Fire, again and again, serves as a metaphor for renewal and a symbol of the scorched physical and emotional landscape that the Richardsons, and the whole town of Shaker Heights, don’t yet know they’re living on. Tied inextricably into themes of order and disruption, fire symbolizes both loss and the potential for beginning anew.
In a novel where there are no real villains or antagonists, almost all of the malevolence comes from failed or false altruism and the manipulative instincts behind it. In the end, the many manipulations throughout Little Fires Everywhere range from the maliciously cunning to the transparently calculating to attempts at true benevolence. Altruism, or concern for and devotion to the welfare of others, is supposedly at the heart of many of the actions that the characters in Little Fires Everywhere carry out.
Throughout the novel, Ng, again and again, makes the argument that identity is not easily sought or discovered. Her characters struggle to identify themselves internally from one another through the places they were born and raised, the people who raised them and loved them from afar, the families they were given or chose, and the things they were taught as children in opposition to the hard lessons they learned as adults.
Another theme that is prominent throughout the novel is Celeste Ng’s fascination with the complicated nature of mother-daughter relationships. It is evident throughout Little Fires Everywhere. The fathers of the novel are often on the fringes of the action, while mothers and their daughters are brought to the forefront.
The mothers in this novel are shown to need their daughters just as much as the daughters need them. Overall Ng makes the argument that most relationships between mothers and daughters are rooted in longing, dissatisfaction, and an inability to understand one another.
Despite having grown up in an orderly community and within a strict family, the Richardson children inadvertently invite disorder into their lives, embodying a blend of the order with which they grew up and the rule-breaking to which they’re drawn.
Elena Richardson is a third-generation resident of Shaker Heights who writes for the local paper and lives a wealthy lifestyle with her husband Bill Richardson (a prominent lawyer) and four children namely – Lexie, Trip, Moody, and Izzy
On the other hand we have the Warren family. Mia Warren is a photographer who specializes in unique prints. She has lived a transient lifestyle for her daughter Pearl’s entire life. She rents her home in Shaker Heights from Elena Richardson and works as her housekeeper. She also works at a Chinese restaurant. Pearl Warren is Mia’s daughter. She is a sophomore in high school.
While the Richardson children flirt with disorder, the Warren family whose life has always been chaotic aspires to the orderly life of Shaker Heights. After so many years of living a transient lifestyle. Mia and Pearl- a struggling artist and her free-spirited daughter, adjust their behaviour to fit into the community.
As the novel progresses, characters who seemed to have it all together begin to fall apart, and those who’d started in shambles make clear progress towards plans, order, and rule-making. There is a visible theme of disruption vs order involved with the plot.

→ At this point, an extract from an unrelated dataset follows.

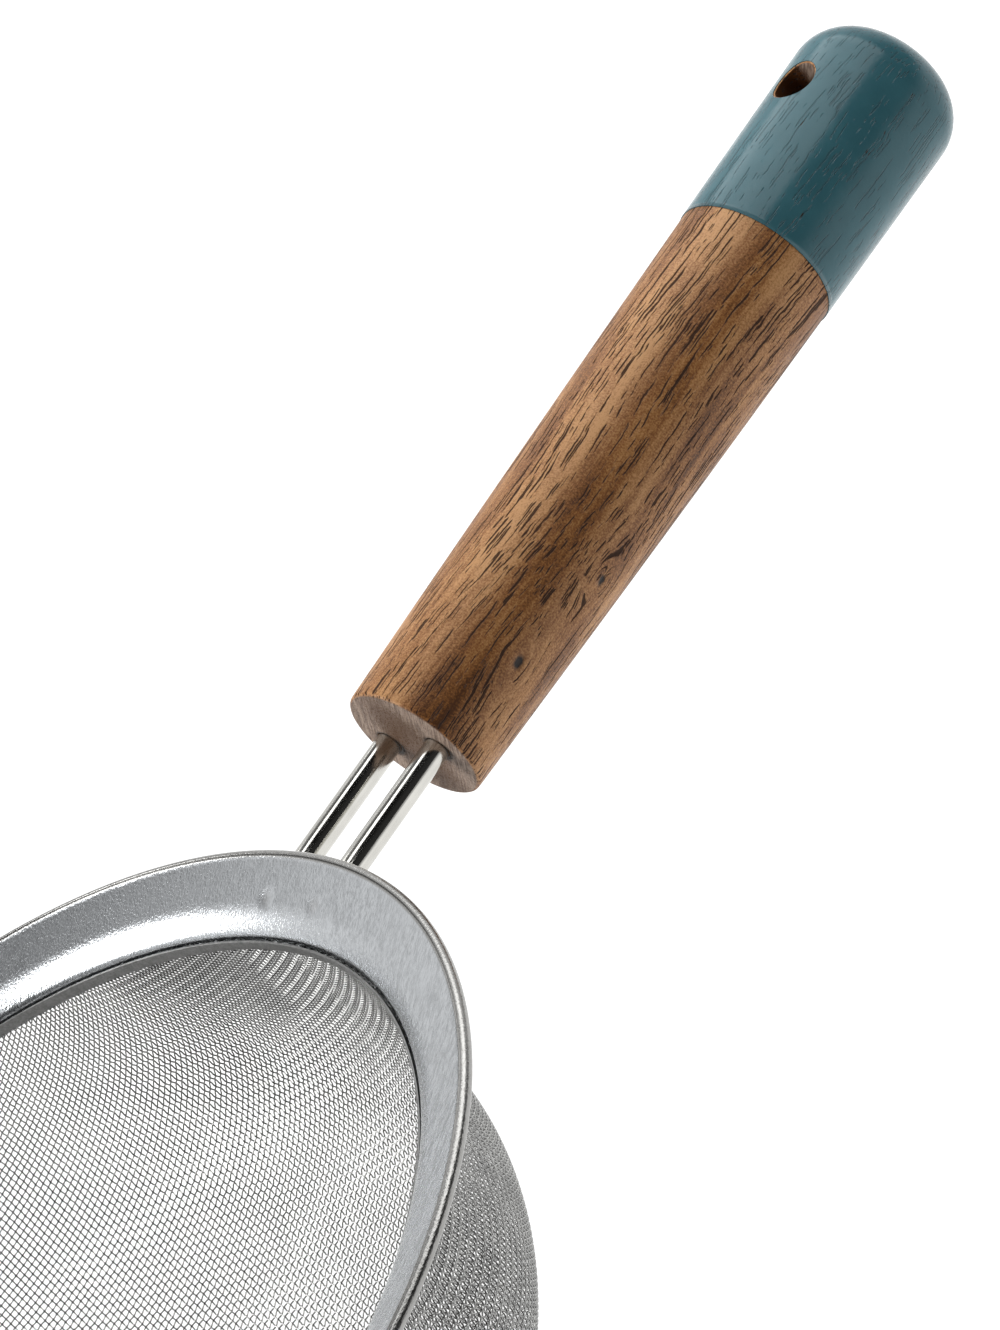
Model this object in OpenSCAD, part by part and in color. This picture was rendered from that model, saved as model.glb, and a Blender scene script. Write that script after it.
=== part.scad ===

The novel has a touch of family drama but that’s not where it ends. The story has much more to offer. How outsiders look at you and what might be the reality might be completely different. It’s about self-reflection, catharsis, and judgment on themselves was and who they aspire to be.
The intertwined lives of the characters in this novel feel realistic. The problems that they face, the arguments and quarrels that they have, the help that they should deserve for the mistakes of others, all of it, feels more real than fiction. It is an amazing novel that anyone who loves drama, quiet-kept secrets, and an arson mystery should read.